# COLLECTED MATERIAL
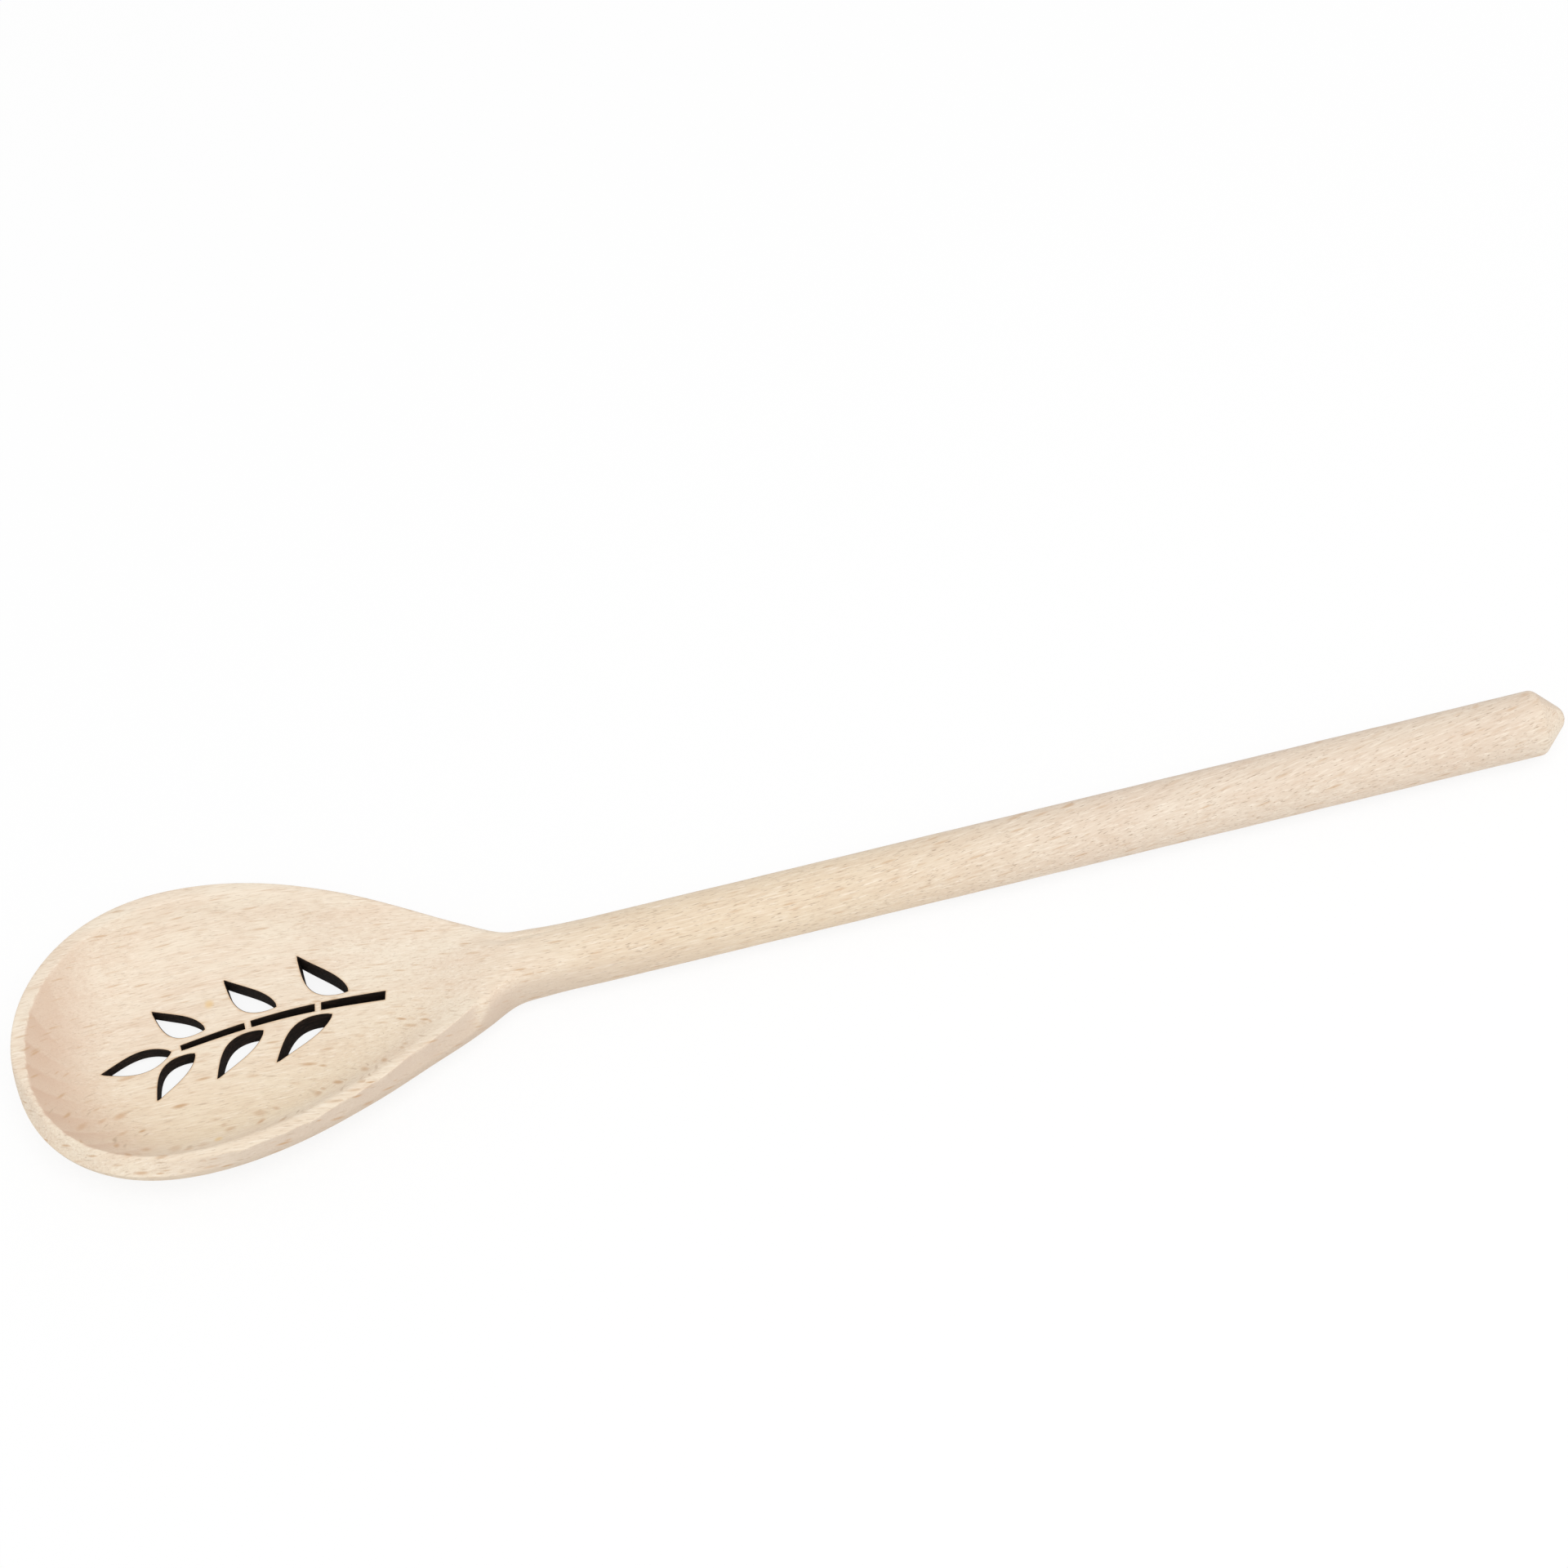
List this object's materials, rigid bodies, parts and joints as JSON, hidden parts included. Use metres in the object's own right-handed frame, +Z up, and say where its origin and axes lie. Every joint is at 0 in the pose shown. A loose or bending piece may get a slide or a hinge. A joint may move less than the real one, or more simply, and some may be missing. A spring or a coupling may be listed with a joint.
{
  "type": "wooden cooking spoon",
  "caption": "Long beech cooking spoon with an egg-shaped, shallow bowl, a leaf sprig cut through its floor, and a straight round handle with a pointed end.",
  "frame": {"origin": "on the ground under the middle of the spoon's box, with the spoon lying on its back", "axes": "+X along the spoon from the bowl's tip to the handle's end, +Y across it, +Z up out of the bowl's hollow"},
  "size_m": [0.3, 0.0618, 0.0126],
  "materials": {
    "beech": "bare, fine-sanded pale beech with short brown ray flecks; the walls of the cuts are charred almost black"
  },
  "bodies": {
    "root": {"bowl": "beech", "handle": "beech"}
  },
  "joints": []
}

# WRITTEN PROBLEM
Every line of the material must be returned exactly as it appears.

# THE COMPLETED TASK
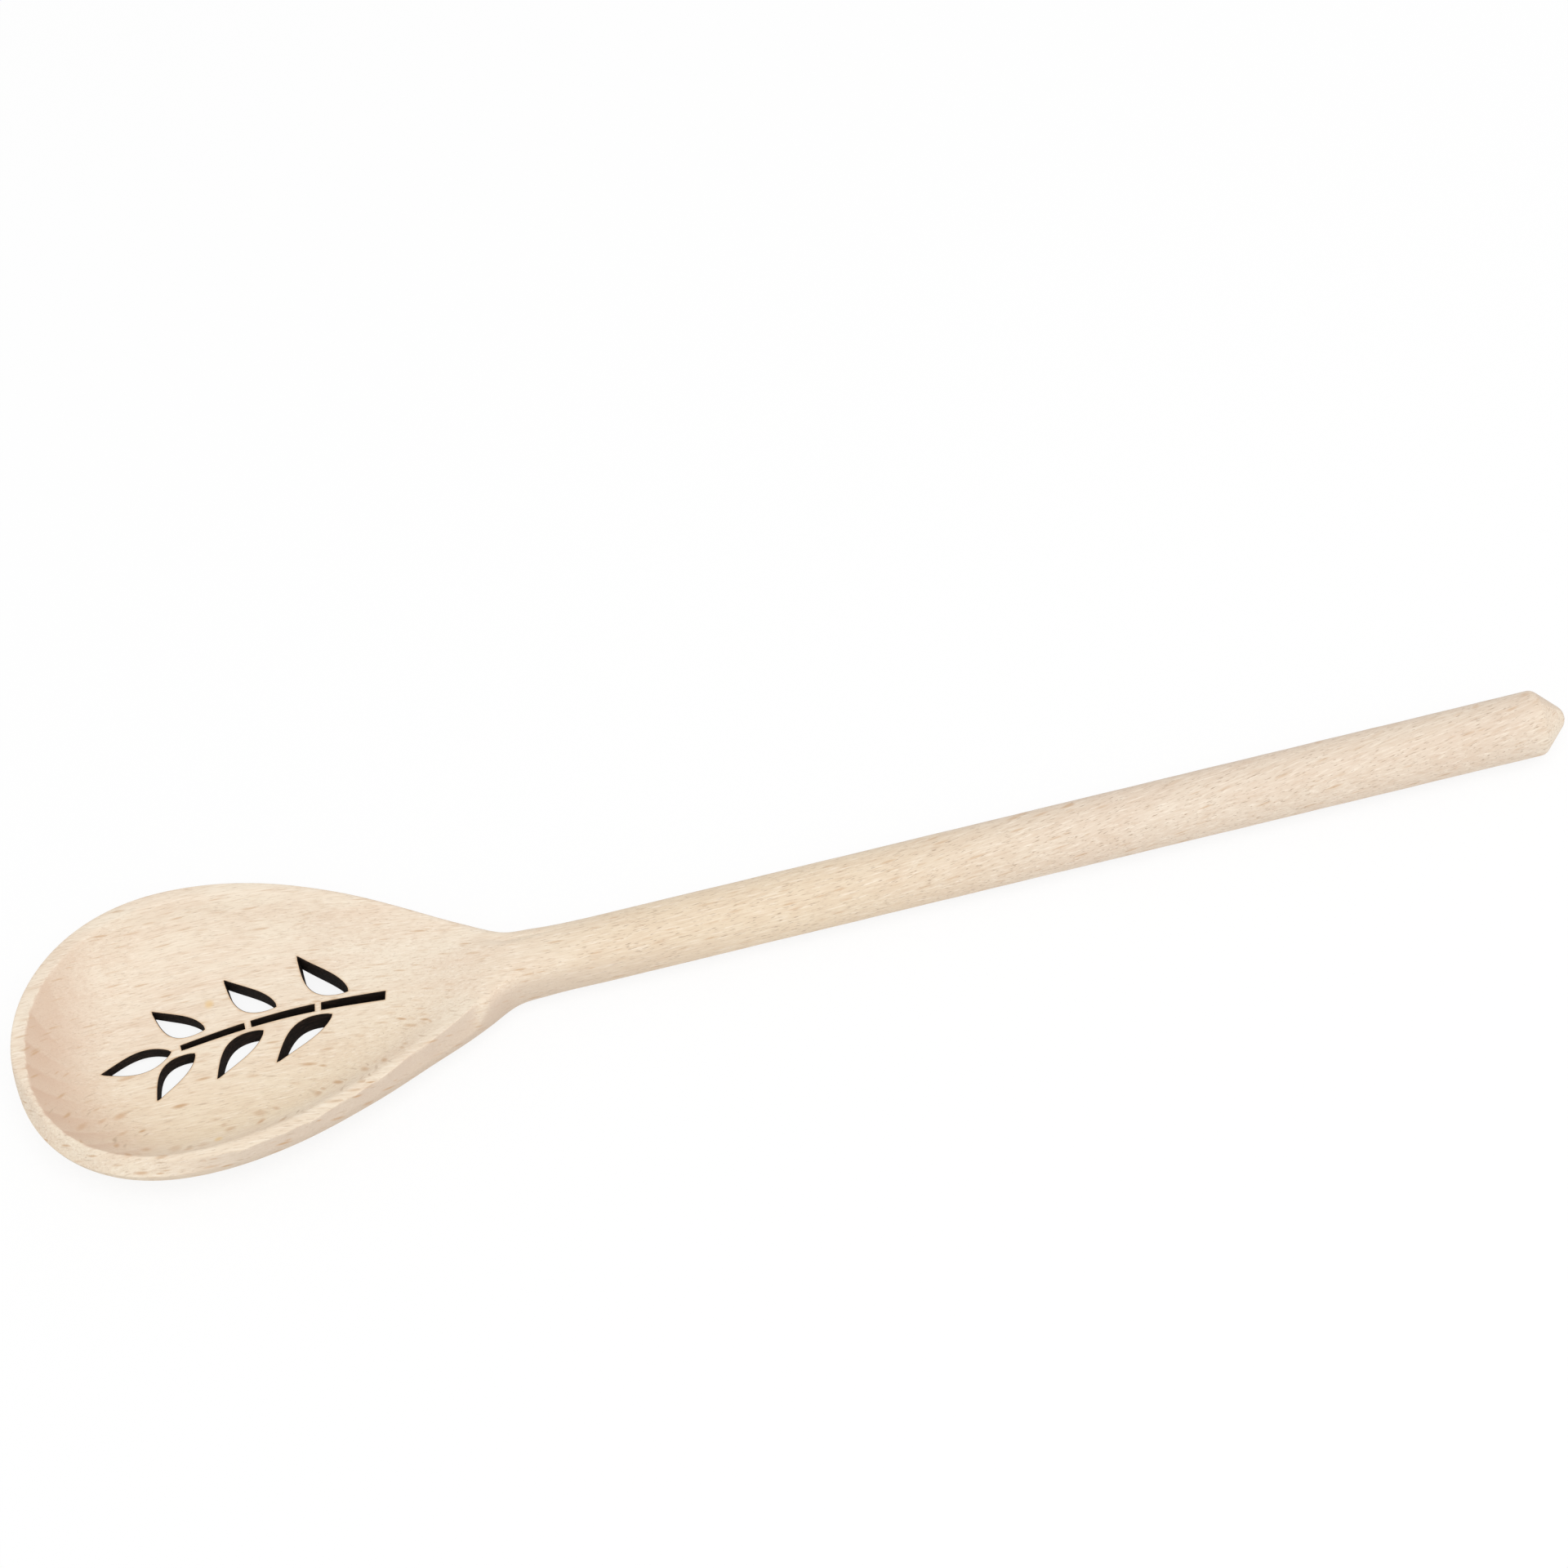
List this object's materials, rigid bodies, parts and joints as JSON, hidden parts included. Use metres in the object's own right-handed frame, +Z up, and say where its origin and axes lie. Every joint is at 0 in the pose shown. A loose or bending piece may get a slide or a hinge. A joint may move less than the real one, or more simply, and some may be missing. A spring or a coupling may be listed with a joint.
{
  "type": "wooden cooking spoon",
  "caption": "Long beech cooking spoon with an egg-shaped, shallow bowl, a leaf sprig cut through its floor, and a straight round handle with a pointed end.",
  "frame": {"origin": "on the ground under the middle of the spoon's box, with the spoon lying on its back", "axes": "+X along the spoon from the bowl's tip to the handle's end, +Y across it, +Z up out of the bowl's hollow"},
  "size_m": [0.3, 0.0618, 0.0126],
  "materials": {
    "beech": "bare, fine-sanded pale beech with short brown ray flecks; the walls of the cuts are charred almost black"
  },
  "bodies": {
    "root": {"bowl": "beech", "handle": "beech"}
  },
  "joints": []
}